Figure 4: Development CAPEX of Top 10 IOCs
Figure 5: Net M&A Spending by ENR Companies

The oil and gas potential of Africa was a central part of our M&A presentation. In 2013, Africa recorded a record level of M&A activity.

North Africa, though characterized by political unrest, is attracting renewed investment interest. Egypt in particular is seen as a territory offering enticing value.

Despite recent disappointments, West Africa remains an exciting exploration play with companies targeting deep-water structures. There are acquisition opportunities in Nigeria as the majors look to exit, although uncertainty over the future role of NPDC has slowed the transaction process. Alternative commercial arrangements are now being considered.

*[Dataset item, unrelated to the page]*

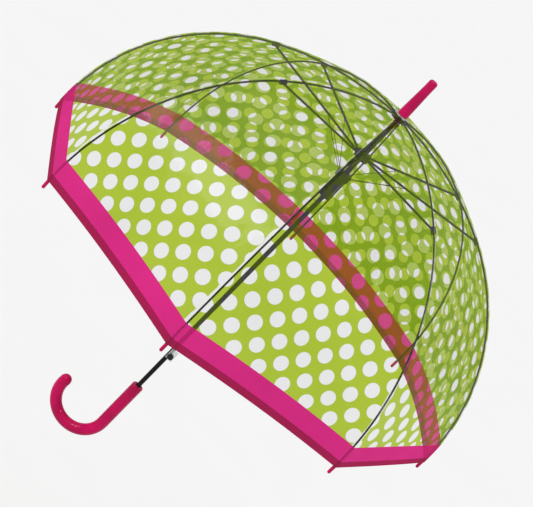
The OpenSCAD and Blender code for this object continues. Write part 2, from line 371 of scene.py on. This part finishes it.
def printed_film():
    """Clear film printed green, with clear dots, an uneven unprinted strip on one side of each rib, and a
    painted highlight streak beside that rib.
    """
    net, normal, cloud = film_base("film_printed")
    dot = dot_pattern(net)
    across, half_width, _ = net.node(
        "SeparateXYZ", {0: net.node("UVMap", uv_map="edges").outputs[0]}).outputs
    from_rib = net.maths("SUBTRACT", half_width, net.maths("ABSOLUTE", across))
    this_side = net.maths("GREATER_THAN", across, 0.0)
    strip_width = net.ramp(net.noise(16.0, 2.0), 0.35, 0.65, 2.0, 6.5)
    strip = net.ramp(net.maths("SUBTRACT", from_rib, strip_width), -0.4, 0.4, 1.0, 0.0)
    strip = net.maths("MULTIPLY", strip, this_side)
    # Painted highlight: a narrow, patchy white streak 1.7 to 3.2 mm from the rib on one side, painted into
    # the film's colour and ink share where light would glint off the film wrapped over the rib.
    painted_glint = net.maths("MULTIPLY", net.ramp(from_rib, 1.7, 2.1), net.ramp(from_rib, 2.6, 3.2, 1.0, 0.0))
    painted_glint = net.maths("MULTIPLY", painted_glint, this_side)
    painted_glint = net.maths("MULTIPLY", painted_glint, net.ramp(net.noise(14.0, 2.0), 0.42, 0.6))
    green = net.mix(cloud, (0.46, 0.590, 0.045, 1), (0.41, 0.555, 0.036, 1))
    bare = net.mix(cloud, grey(0.90), grey(0.86, 0.865))
    tint = net.mix(strip, net.mix(dot, green, bare), bare)
    # The painted highlight is mixed in here as near-white ink, and below it also raises the ink share.
    colour = net.mix(painted_glint, net.mix(dot, (0.46, 0.66, 0.030, 1), grey(0.80)), grey(0.9))
    thinner_by_rib = net.ramp(from_rib, 2.5, 6.0, 0.25, 1.0)
    opaque = net.maths("MULTIPLY", net.ramp(dot, 0.0, 1.0, 0.12, 0.05), thinner_by_rib)
    opaque = net.maths("MAXIMUM", opaque, net.maths("MULTIPLY", painted_glint, 0.4))
    return film_finish(net, normal, tint, colour, opaque, glow=0.5, most_gloss=0.05)


def hem_film(name, tints, colours, opaque):
    """Pink film: the band, or the darker fold along its lower edge."""
    net, normal, cloud = film_base(name)
    tint, colour = net.mix(cloud, *tints), net.mix(cloud, *colours)
    return film_finish(net, normal, tint, colour, opaque, glow=0.45, most_gloss=0.022)


film = add("canopy_film", film_mesh())
for material in (
        printed_film(),
        hem_film("hem_band", ((0.95, 0.045, 0.40, 1), (0.90, 0.035, 0.36, 1)),
                 ((0.74, 0.008, 0.215, 1), (0.64, 0.006, 0.185, 1)), opaque=0.76),
        hem_film("hem_fold", ((0.60, 0.01, 0.15, 1), (0.52, 0.01, 0.12, 1)),
                 ((0.42, 0.002, 0.080, 1), (0.36, 0.002, 0.066, 1)), opaque=0.90)):
    film.data.materials.append(material)


# ---------------------------------------------------------------- the film follows the ribs
def add_rig(bodies):
    """An armature with one bone for each body, which moves as the body does."""
    data = bpy.data.armatures.new("film_rig")
    rig = add("film_rig", data)
    bpy.context.view_layer.objects.active = rig
    bpy.ops.object.mode_set(mode="EDIT")
    for body in bodies:
        bone = data.edit_bones.new(body)
        bone.head = (0, 0, 0)
        bone.tail = (0, 1, 0)
        bone.roll = 0
    bpy.ops.object.mode_set(mode="OBJECT")
    for body in bodies:
        follow = rig.pose.bones[body].constraints.new("COPY_TRANSFORMS")
        follow.target = frame["bodies"][body]
    return rig


rib_names = [f"rib_{i + 1}" for i in range(RIBS)]
film_bodies = ["root"] + rib_names
groups = {body: film.vertex_groups.new(name=body) for body in film_bodies}
for number, shares in enumerate(weights):
    for body, share in shares.items():
        if share > 1e-6:
            groups[body].add([number], share, "REPLACE")
bend = film.modifiers.new("ribs", "ARMATURE")
bend.object = add_rig(film_bodies)

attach(film, "root")
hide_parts(*[f"canopy_panel_{i + 1}" for i in range(RIBS)])


# ---------------------------------------------------------------- floor and light
FLOOR_HALF, FLOOR_Z = 80, -1.2
LIT_POINT = Vector((0, 0, 0.35))


def add_floor():
    """A wide sheet of pale paper, well below the umbrella."""
    mesh = bpy.data.meshes.new("floor")
    corners = [(x * FLOOR_HALF, y * FLOOR_HALF, FLOOR_Z) for x, y in ((-1, -1), (1, -1), (1, 1), (-1, 1))]
    mesh.from_pydata(corners, [], [(0, 1, 2, 3)])
    net = Net("floor_paper")
    paper = net.mix(net.ramp(net.noise(3.0, 4.0), 0.3, 0.7), grey(0.925), grey(0.915, 0.916))
    mesh.materials.append(net.finish(net.shader("Diffuse", Color=paper)))
    add("floor", mesh)


def add_sky(strength):
    """White light from all round."""
    world = bpy.data.worlds.new("studio")
    scene.world = world
    world.use_nodes = True
    tree = world.node_tree
    tree.nodes.clear()
    output = tree.nodes.new("ShaderNodeOutputWorld")
    sky = tree.nodes.new("ShaderNodeBackground")
    sky.inputs["Color"].default_value = WHITE
    sky.inputs["Strength"].default_value = strength
    tree.links.new(sky.outputs[0], output.inputs["Surface"])


def add_sun():
    """Very soft light from above, which keeps the floor even."""
    data = bpy.data.lights.new("even", "SUN")
    data.energy = 1.05
    data.angle = math.radians(75)
    add("even", data).rotation_euler = (math.radians(22), math.radians(-26), 0)


def add_softbox(name, place, size, watts, receivers):
    """A rectangular lamp turned to the umbrella, which lights only its receivers."""
    data = bpy.data.lights.new(name, "AREA")
    data.shape = "RECTANGLE"
    data.size, data.size_y = size
    data.energy = watts
    lamp = add(name, data)
    lamp.location = place
    lamp.rotation_euler = (LIT_POINT - lamp.location).to_track_quat("-Z", "Y").to_euler()
    lamp.light_linking.receiver_collection = receivers


# The softboxes leave the floor out, so that it stays even, and two of them leave the film out too.
umbrella = bpy.data.collections.new("lit")
packed_parts = bpy.data.collections.new("parts")
umbrella.objects.link(film)
for part in frame["nodes"].values():
    umbrella.objects.link(part)
    packed_parts.objects.link(part)
add_floor()
add_sky(0.72)
add_sun()
add_softbox("key", (-3.2, -2.4, 3.2), (1.6, 1.6), 24, umbrella)
add_softbox("strip", (-2.2, -2.6, 2.4), (0.16, 1.5), 40, packed_parts)
add_softbox("edge", (1.4, -1.0, 3.2), (0.14, 1.2), 28, packed_parts)
scene.view_settings.view_transform = "Standard"

# ---------------------------------------------------------------- update the view layer
bpy.context.view_layer.update()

East Africa, advantaged by recent exploration success, robust economic growth and its strategically location to supplement Asia’s energy demands, has received a flurry of investment capital in recent years. Mr Lobo emphasised that to create and maximise material value in onshore East Africa, first mover advantage is key.

East Africa’s ascendance as a vibrant energy frontier is constrained by fiscal and political uncertainty, in addition to relatively junior infrastructure and therefore investment potential continues to be hindered. As a result, independent entities and small caps make-up over 80 percent of licensed frontiers acreage by peer group.

Limited by capital, independents have been the cornerstone of East African exploration – finding hydrocarbons before selling their stakes to larger entities for a considerable uplift. Cove Energy was highlighted as a model exploration company that maximised value-creation at the initial exploration phase. After finding gas, Cove sold its 8.5 percent stake in the Rovuma Basin, Mozambique, to an Asian NOC for nearly US$2 billion – 40 times its initial capital injection.

We continue to see interest in African assets for Asian players and believe this trend will continue well into 2015.